[TO BE DONE]
In the listing below, find the line holding "for name, shape" and the line holding "if empty is". Write out those two lines and all lines between, exactly, and nothing more.

[PROVIDED MATERIAL]

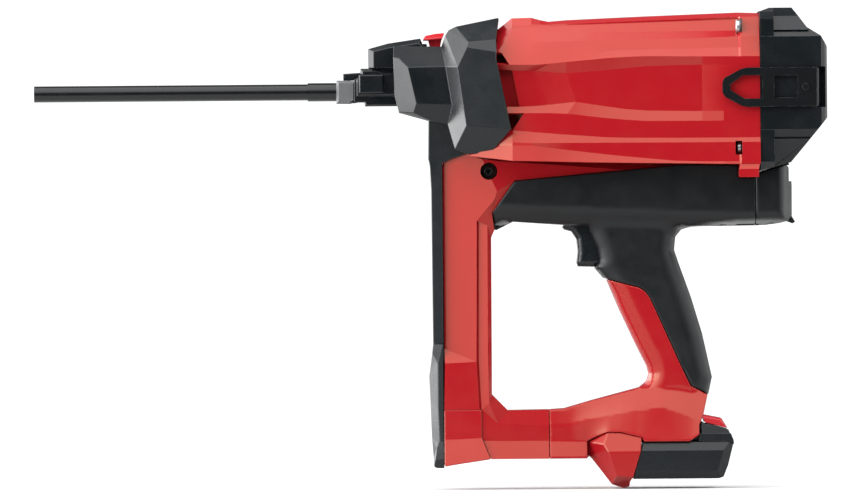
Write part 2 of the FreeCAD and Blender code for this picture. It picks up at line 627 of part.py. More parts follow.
def barrel_keepout():
    return prism(inset(BARREL_SIDE, -GAP), "y", -80, 80).common(prism(inset(BARREL_SECTION, -GAP), "x", 300, 600))


def cross_bolt():
    x, z = CROSS_BOLT
    heads = []
    for sy in (-1, 1):
        socket = prism([(x + 2.1 * math.cos(a * math.pi / 3), z + 2.1 * math.sin(a * math.pi / 3)) for a in range(6)],
                       "y", *sorted((sy * 13.5, sy * 20)))
        heads.append(rod("y", *sorted((sy * 12.1, sy * 16)), 4.4, x, z).cut(socket))
    return fuse(rod("y", -12.1, 12.1, 2.5, x, z), *heads)


def column_foot():
    whole = hollow_pad(COLUMN_FOOT_SIDE, COLUMN_HALF, 4.0, 2.5)
    return cut(whole, box(331, 355, -16, 16, -262, -250))


def handle_shells():
    """Upper housing round the gas can, with the soft grip below it."""
    top = pad(HANDLE_TOP_SIDE, HANDLE_TOP_HALF, 6.0, 4.0)
    grip = pad(GRIP_SIDE, GRIP_HALF, 7.0, 5.0)
    top_in = pad(inset(HANDLE_TOP_SIDE, WALL + 1.5), HANDLE_TOP_HALF - WALL)
    grip_in = pad(inset(GRIP_SIDE, WALL + 2.0), GRIP_HALF - WALL)
    bosses = [boss(x, z, half).common(fuse(top, grip)) for x, z, half in HANDLE_SCREWS]
    back_open = box(555, 570, -20, 20, -105, -68)
    can_way = rod("x", 390, 570, CAN_R + 0.5, 0, CAN_Z)
    whole = fuse(cut(fuse(top, grip), top_in, grip_in, back_open), *bosses)
    whole = cut(whole, trigger_keepout(), can_way, *[screw_way(*spot) for spot in HANDLE_SCREWS], *lead_runs(0.8),
                box(560, 581, -40, 40, -59.9, -50), box(564.9, 579, 26.3, 40, -72, -50), box(564.9, 579, -40, -26.3, -72, -50))
    return side(whole, -1), side(whole, 1)


def foot_shells():
    """Red front of the handle, the foot over the battery and the rear of the lower bar."""
    wide = [(452, -266), (500, -256), (531, -262), (532.3, -269.7), (532.2, -277.5), (524.2, -282.6), (487.8, -282.6),
            (486.5, -279.2), (469, -274.8), (458.7, -274.8), (452, -277.5)]
    outer = fuse(pad(FOOT_SIDE, BAR_HALF, 4.0, 2.5), pad(wide, FOOT_HALF, 8.0, 2.0))
    wide_in = pad(inset(wide, 2.6), FOOT_HALF - WALL)
    whole = cut(outer, pad(inset(FOOT_SIDE, WALL + 1.0), BAR_HALF - WALL), wide_in)
    bosses = [boss(x, z, half - 0.5).common(outer) for x, z, half in FOOT_SCREWS]
    whole = fuse(whole, *bosses)
    slot = box(488.5, 540, -BATTERY_SLOT_HALF - 3.2, BATTERY_SLOT_HALF + 3.2, -284, -271.6)
    whole = cut(whole, slot, *[screw_way(*spot) for spot in FOOT_SCREWS], trigger_keepout(), *lead_runs(0.8))
    return side(whole, -1), side(whole, 1)


def trigger_keepout():
    return box(430, 475, -8.6, 8.6, -146, -110.0)


def battery_guard():
    return hollow_pad(GUARD_SIDE, 32, 7.0, 3.5)


def battery_shoe():
    """Rails under the foot that the battery's tongue slides in, with the contact block."""
    half = BATTERY_SLOT_HALF
    body = box(489, 531.5, -half - 2.8, half + 2.8, -282.2, -272)
    tongue_way = fuse(box(491.5, 540, -half - 0.4, half + 0.4, -278.6, -274.6), box(491.5, 540, -14.4, 14.4, -284, -276))
    corner = prism([(533, -276.5), (533, -284), (520, -284)], "y", -40, 40)
    blades = [box(491.5, 503, y, y + 0.8, -278.2, -275.0) for y in (-8.4, -0.4, 7.6)]
    return fuse(cut(body, tongue_way, corner), *blades)


def battery_case():
    half = 31.0
    outer = pad(BATTERY_SIDE, half, 4.0, 2.0)
    inner = pad(inset(BATTERY_SIDE, 3.0), half - 2.2)
    tongue = fuse(box(492, 532.5, -BATTERY_SLOT_HALF, BATTERY_SLOT_HALF, -278.4, -274.9),
                  box(492, 532.5, -14, 14, -283.2, -278.4), box(528, 535, -14, 14, -283.2, -274.9))
    slots = [box(491, 505, y - 0.5, y + 1.3, -279, -274) for y in (-8.4, -0.4, 7.6)]
    pocket = prism([(537.6, -262), (537.8, -268.8), (552.3, -271.1), (555.2, -274.2), (562, -274.2), (562, -258)],
                   "y", -17, 17)
    button_well = box(540, 549, -15, 15, -277.5, -262)
    ledge = pad([(534, -264.5), (534, -273.5), (553, -276.5), (557, -279), (557, -274), (550.3, -264.8)], 20)
    ledge = ledge.common(outer)
    return cut(fuse(cut(outer, inner), tongue, ledge), *slots, pocket, button_well)


def battery_cells():
    r, gap = 9.1, 0.3
    return Part.makeCompound([rod("x", 492, 542, r, k * (2 * r + gap), -298.4) for k in (-1, 0, 1)])


def battery_board():
    return box(495, 530, -20, 20, -288.2, -286.6)


def battery_button():
    cap = pad([(538.2, -262.9), (539.0, -265.6), (552.0, -267.7), (554.6, -270.2), (550.4, -265.0)], 16.4)
    return fuse(cap, box(540.6, 548.4, -14.4, 14.4, -274, -266))


def gas_cover():
    """Rear door of the gas compartment, hung at its top edge."""
    px, pz = COVER_PIN
    body = hollow_pad(COVER_SIDE, HANDLE_TOP_HALF, 6.0, 4.0, 2.6)
    opened = cut(body, box(560, 572, -22.5, 22.5, -104.5, -75))
    ears = [rod("y", *sorted((sy * 14.3, sy * 18)), 3.4, px, pz) for sy in (-1, 1)]
    props = [box(px - 3, px + 3, *sorted((sy * 14.3, sy * 18)), pz, -64) for sy in (-1, 1)]
    outer = pad(COVER_SIDE, HANDLE_TOP_HALF, 6.0, 4.0)
    tab = pad([(604, -99.5), (607, -100), (611.2, -107.2), (609, -108.4), (602, -105.8)], 7, 1.0, 0.6)
    whole = fuse(opened, *[p.common(outer) for p in ears + props], tab)
    lug_room = [box(592, 612, *sorted((sy * 9.5, sy * 14.2)), -74.5, -60) for sy in (-1, 1)]
    return cut(whole, *lug_room, rod("y", -30, 30, 1.6, px, pz).common(box(500, 700, -19, 19, -90, -50)))


def cover_pin():
    return rod("y", -18.5, 18.5, 1.5, *COVER_PIN)


# ---------------------------------------------------------------- trigger and electrics
def trigger():
    return pad(TRIGGER_SIDE, 8.0, 2.5, 1.5)


def trigger_switch():
    return fuse(box(475.5, 492, -5, 5, -137, -119), rod("x", 472.4, 475.5, 1.6, 0, -126))


def trigger_spring():
    return helix_spring(464.2, 475.3, 3.2, 0.5, 5, 0, -131.5)


def control_board():
    board = box(-7, 7, -0.8, 0.8, -20, 20)
    chips = [box(-5, 2, 0.8, 2.6, -13, -6), box(-3, 5, 0.8, 3.4, -2, 6), box(-5, -1, 0.8, 5.0, 9, 15)]
    whole = fuse(board, *chips)
    whole.rotate(V(0, 0, 0), V(0, 1, 0), -22)
    whole.translate(V(508.7, 0, -165))
    return whole


def lead_runs(grow=0.0):
    """Leads inside the housings: board to battery contacts, and board to switch."""
    y = 2.7
    to_contacts = [(516.0, y, -182.5), (521.0, y, -203), (518.0, y, -224), (508, y, -242), (500.5, y, -257), (499, y, -271.8)]
    to_switch = [(503.5, -2.4, -151), (500, -2.4, -139), (493.0, -2.4, -131)]
    return [tube_run(to_contacts, 1.6 + grow), tube_run(to_switch, 1.4 + grow)]


def wiring():
    return Part.makeCompound(lead_runs())


# ---------------------------------------------------------------- write the nodes
def main():
    barrel_left, barrel_right = barrel_shells()
    shroud_left, shroud_right = shroud_shells()
    frame_left, frame_right = frame_shells()
    handle_left, handle_right = handle_shells()
    foot_left, foot_right = foot_shells()
    screws = [screw(*spot) for spot in BARREL_SCREWS + FRAME_SCREWS + HANDLE_SCREWS + FOOT_SCREWS]
    spring_left, spring_right = probe_springs()
    nodes = {
        "barrel_shell_left": barrel_left, "barrel_shell_right": barrel_right,
        "rear_cap": rear_cap(), "rear_cap_bolts": cap_bolts(), "air_filter": air_filter(),
        "belt_hook": hook(), "belt_hook_pin": hook_pin(),
        "nose_shroud_left": shroud_left, "nose_shroud_right": shroud_right,
        "nose_hood": nose_core(), "release_button": top_latch(),
        "front_rail": front_rail(), "front_bumper": front_bumper(), "front_wear_pad": front_wear_pad(),
        "frame_left": frame_left, "frame_right": frame_right, "frame_cross_bolt": cross_bolt(),
        "column_foot": column_foot(),
        "handle_left": handle_left, "handle_right": handle_right,
        "foot_left": foot_left, "foot_right": foot_right, "housing_screws": Part.makeCompound(screws),
        "battery_guard": battery_guard(), "battery_shoe": battery_shoe(),
        "nose_guide": nose_guide(), "nose_guide_screws": guide_screws(),
        "guide_tube": guide_tube(), "tube_sleeve": tube_sleeve(), "tube_collar": tube_collar(),
        "carrier_block": carrier_block(), "lock_button": lock_button(), "link_yoke": link_yoke(),
        "chamber_sleeve": chamber_sleeve(), "probe_spring_left": spring_left, "probe_spring_right": spring_right,
        "cylinder": cylinder(), "seal_rings": seal_rings(), "buffer": buffer(),
        "piston": piston(), "piston_rings": piston_rings(), "driver_rod": driver_rod(),
        "cylinder_head": cylinder_head(), "spark_plug": spark_plug(), "fan_motor": fan_motor(), "fan": fan(),
        "gas_can": gas_can(), "metering_valve": metering_valve(),
        "gas_cover": gas_cover(), "gas_cover_pin": cover_pin(),
        "trigger": trigger(), "trigger_switch": trigger_switch(), "trigger_spring": trigger_spring(),
        "control_board": control_board(), "wiring": wiring(),
        "battery_case": battery_case(), "battery_cells": battery_cells(), "battery_board": battery_board(),
        "battery_button": battery_button(),
    }
    os.makedirs("parts", exist_ok=True)
    for name, shape in nodes.items():
        solids = [s for s in shape.Solids if s.Volume > 0.5]
        Part.makeCompound(solids).exportStep(f"parts/{name}.step")
        bounds = shape.BoundBox
        print(f"{name:20s} solids {len(solids)} of {len(shape.Solids)} valid {all(s.isValid() for s in solids)} "
              f"x {bounds.XMin:.1f}..{bounds.XMax:.1f} y {bounds.YMin:.1f}..{bounds.YMax:.1f} "
              f"z {bounds.ZMin:.1f}..{bounds.ZMax:.1f}")
    print(len(nodes), "nodes")


main()
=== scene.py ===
"""Looks for the insulation nail gun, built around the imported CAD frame.

Lengths in this file are millimetres in the row frame, and MM turns them into metres when a mesh is
made. A housing half is described by its left (-Y) side: y is the distance outwards from the middle.
"""

import json
import math

import bmesh
import bpy
import numpy as np
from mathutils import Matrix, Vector
from mathutils.geometry import delaunay_2d_cdt


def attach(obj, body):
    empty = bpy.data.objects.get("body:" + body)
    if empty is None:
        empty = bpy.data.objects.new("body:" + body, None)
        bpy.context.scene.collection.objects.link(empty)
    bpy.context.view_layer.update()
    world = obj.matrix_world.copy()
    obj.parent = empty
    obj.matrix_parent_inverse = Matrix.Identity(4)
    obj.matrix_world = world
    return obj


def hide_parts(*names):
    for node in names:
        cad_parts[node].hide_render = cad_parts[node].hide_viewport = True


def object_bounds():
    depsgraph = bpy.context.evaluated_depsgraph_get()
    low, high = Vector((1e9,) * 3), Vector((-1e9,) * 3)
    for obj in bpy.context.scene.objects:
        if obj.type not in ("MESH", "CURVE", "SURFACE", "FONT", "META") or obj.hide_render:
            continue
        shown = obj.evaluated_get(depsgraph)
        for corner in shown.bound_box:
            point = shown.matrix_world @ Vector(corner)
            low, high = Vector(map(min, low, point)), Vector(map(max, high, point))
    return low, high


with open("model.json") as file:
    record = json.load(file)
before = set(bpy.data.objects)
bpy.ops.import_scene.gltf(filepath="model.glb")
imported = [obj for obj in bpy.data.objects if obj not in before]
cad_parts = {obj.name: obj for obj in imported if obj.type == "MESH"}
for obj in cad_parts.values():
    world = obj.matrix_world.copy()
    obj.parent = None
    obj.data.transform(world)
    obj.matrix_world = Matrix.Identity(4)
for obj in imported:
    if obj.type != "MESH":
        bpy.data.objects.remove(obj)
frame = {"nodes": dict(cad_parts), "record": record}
cad_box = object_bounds()

MM = 0.001
PARTING = 0.05  # each housing half stops this far from the middle plane
MERGE = 0.004  # points of one mesh nearer than this become one
HALVES_MERGE = 0.001  # the same for the points where two halves of a whole piece meet
SLOT_OF = {part["node"]: part["material_slot"] for part in frame["record"]["subparts"]}


# ---------------------------------------------------------------- materials
ROUGH_SWING = 0.06  # roughness varies this much either way over a surface


class Tree:
    """Short way to add shader nodes."""

    def __init__(self, tree):
        self.tree = tree
        tree.nodes.clear()

    def add(self, kind, settings=None, **inputs):
        """A node; its inputs go by name, with _ for a space, or by place, as i0, i1 and so on."""
        made = self.tree.nodes.new("ShaderNode" + kind)
        for key, value in (settings or {}).items():
            setattr(made, key, value)
        for key, value in inputs.items():
            numbered = key[0] == "i" and key[1:].isdigit()
            socket = made.inputs[int(key[1:]) if numbered else key.replace("_", " ")]
            if isinstance(value, bpy.types.NodeSocket):
                self.tree.links.new(value, socket)
            else:
                socket.default_value = value
        return made

    def maths(self, operation, a, b=0.0, clamp=False):
        return self.add("Math", {"operation": operation, "use_clamp": clamp}, i0=a, i1=b).outputs[0]

    def remap(self, value, from_lo, from_hi, to_lo, to_hi):
        return self.add("MapRange", Value=value, From_Min=from_lo, From_Max=from_hi,
                        To_Min=to_lo, To_Max=to_hi).outputs[0]

    def noise(self, vector, scale, detail=2.0, roughness=0.5):
        return self.add("TexNoise", Vector=vector, Scale=scale, Detail=detail, Roughness=roughness).outputs[0]

    def mix(self, share, a, b):
        made = self.add("Mix", {"data_type": "RGBA"}, i0=share, i6=a, i7=b)
        return made.outputs[2]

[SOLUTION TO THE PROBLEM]
    for name, shape in nodes.items():
        solids = [s for s in shape.Solids if s.Volume > 0.5]
        Part.makeCompound(solids).exportStep(f"parts/{name}.step")
        bounds = shape.BoundBox
        print(f"{name:20s} solids {len(solids)} of {len(shape.Solids)} valid {all(s.isValid() for s in solids)} "
              f"x {bounds.XMin:.1f}..{bounds.XMax:.1f} y {bounds.YMin:.1f}..{bounds.YMax:.1f} "
              f"z {bounds.ZMin:.1f}..{bounds.ZMax:.1f}")
    print(len(nodes), "nodes")


main()
=== scene.py ===
"""Looks for the insulation nail gun, built around the imported CAD frame.

Lengths in this file are millimetres in the row frame, and MM turns them into metres when a mesh is
made. A housing half is described by its left (-Y) side: y is the distance outwards from the middle.
"""

import json
import math

import bmesh
import bpy
import numpy as np
from mathutils import Matrix, Vector
from mathutils.geometry import delaunay_2d_cdt


def attach(obj, body):
    empty = bpy.data.objects.get("body:" + body)
    if empty is None:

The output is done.